- Born: 17 January 1878 Romsey, Hampshire, England
- Died: 14 December 1927 (aged 49) Alassio, Italy
- Burial place: English Cemetery, Alassio
- Military career
- Allegiance: United Kingdom
- Branch: British Army
- Service years: 1900–?
- Rank: Brigadier-General
- Unit: Duke of Cornwall's Light Infantry
- Commands: Imperial Camel Corps Brigade
- Conflicts: Fourth Somaliland Expedition Second Boer War First World War
- Awards: Victoria Cross Military Cross Mentioned in Despatches Order of the Nile (Egypt)

= Clement Leslie Smith =

British Army officer

Brigadier-General Clement Leslie Smith, (17 January 1878 – 14 December 1927) was a British Army officer and a recipient of the Victoria Cross, the highest award for gallantry in the face of the enemy that can be awarded to British and Commonwealth forces.

==Military career==
Smith was commissioned into the Duke of Cornwall's Light Infantry as a second lieutenant on 5 May 1900, and the following year served in South Africa as a Railway Staff officer during the Second Boer War. After the end of the war (in June 1902), he was promoted to lieutenant on 9 August 1902, and left South Africa for England on the SS Simla in October that year.
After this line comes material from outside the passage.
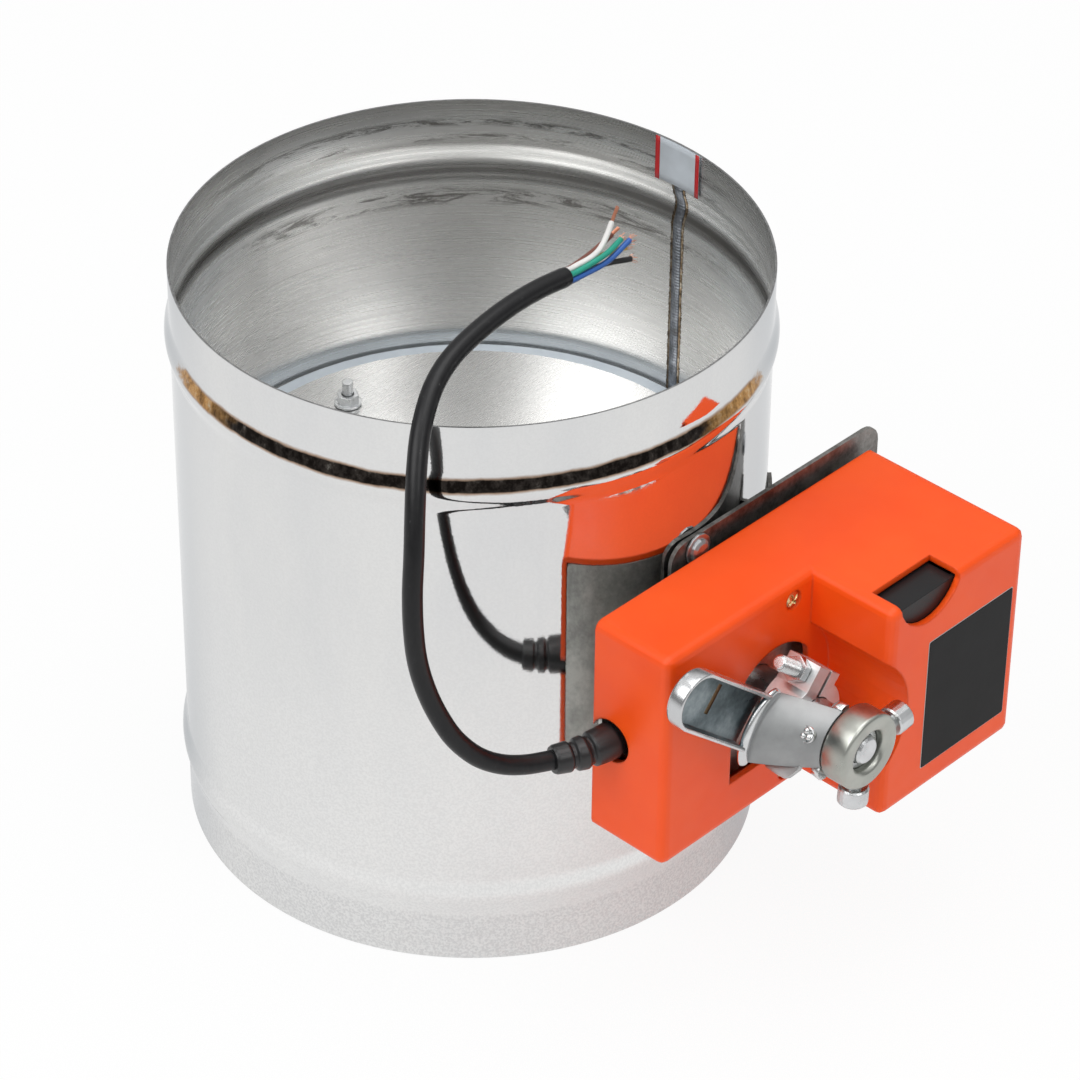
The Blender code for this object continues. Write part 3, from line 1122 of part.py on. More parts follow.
def main():
    clear_scene()
    root = empty("duct_axis", (DUCT_X, 0, 0))
    rotor = empty("blade_axis", (0, 0, SHAFT_Z), root)
    duct_casing(root)
    bushes(root)
    mount_plate(root)
    plate_fasteners(root)
    plate_bracket(root)
    base_fasteners(root)
    actuator_base(root)
    actuator_housing(root)
    cover_fasteners(root)
    gear_frame(root)
    drive_motor(root)
    circuit(root)
    limit_switches(root)
    terminal_block(root)
    output_parts(rotor, gear_train(root))
    shaft_and_blade(rotor)
    release_button(root)
    lead(root)


main()
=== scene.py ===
"""Looks of the motorized round damper: camera, lead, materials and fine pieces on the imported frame."""
import bmesh
import bpy
import numpy as np
from math import ceil, cos, pi, radians, sin, sqrt
from mathutils import Matrix, Vector


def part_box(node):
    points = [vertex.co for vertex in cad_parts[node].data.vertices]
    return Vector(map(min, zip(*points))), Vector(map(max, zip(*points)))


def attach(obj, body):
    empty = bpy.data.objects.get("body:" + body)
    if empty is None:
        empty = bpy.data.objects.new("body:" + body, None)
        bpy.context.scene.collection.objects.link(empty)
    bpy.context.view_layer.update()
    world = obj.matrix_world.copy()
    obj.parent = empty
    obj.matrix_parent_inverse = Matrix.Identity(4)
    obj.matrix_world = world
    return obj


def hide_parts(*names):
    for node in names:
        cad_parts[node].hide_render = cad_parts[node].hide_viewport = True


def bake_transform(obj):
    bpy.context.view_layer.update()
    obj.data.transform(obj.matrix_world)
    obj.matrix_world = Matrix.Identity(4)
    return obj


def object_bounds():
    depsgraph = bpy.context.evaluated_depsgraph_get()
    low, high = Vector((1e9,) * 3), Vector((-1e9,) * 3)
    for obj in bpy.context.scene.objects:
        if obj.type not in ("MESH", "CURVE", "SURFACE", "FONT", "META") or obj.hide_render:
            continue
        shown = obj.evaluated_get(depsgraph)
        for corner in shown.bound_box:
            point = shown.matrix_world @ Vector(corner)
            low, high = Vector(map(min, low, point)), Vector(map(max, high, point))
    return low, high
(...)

===Details on Victoria Cross===
Smith was 25 years old, serving in the 2nd Battalion, Duke of Cornwall's Light Infantry, attached to the 5th Somaliland Light Infantry during the Fourth Somaliland Expedition when the following deed took place for which he was awarded the VC.

On 10 January 1904 at the commencement of the fight at Jidballi, British Somaliland, Lieutenant Smith and a medical officer tried to rescue a hospital assistant who was wounded. The rapidity of the enemy's fire, however, made this impossible and the hospital assistant was killed. Lieutenant Smith then did all that was possible to bring out the medical officer, helping him to mount a horse and, when this was shot, a mule. This animal also was shot and the medical officer was killed, but the lieutenant stayed with him to the end, trying to keep off the enemy with his revolver.

===Later career===
Smith, promoted on 26 October 1911 to captain, and to major on 8 January 1916 later advanced to the rank of brigadier general. During the First World War he commanded the Imperial Camel Corps Brigade based in Egypt.

On 10 September 1921 he transferred as a substantive lieutenant colonel to the Duke of Wellington's Regiment.

==The medal==
His Victoria Cross is displayed at the Duke of Cornwall's Light Infantry Museum in Bodmin, Cornwall, England.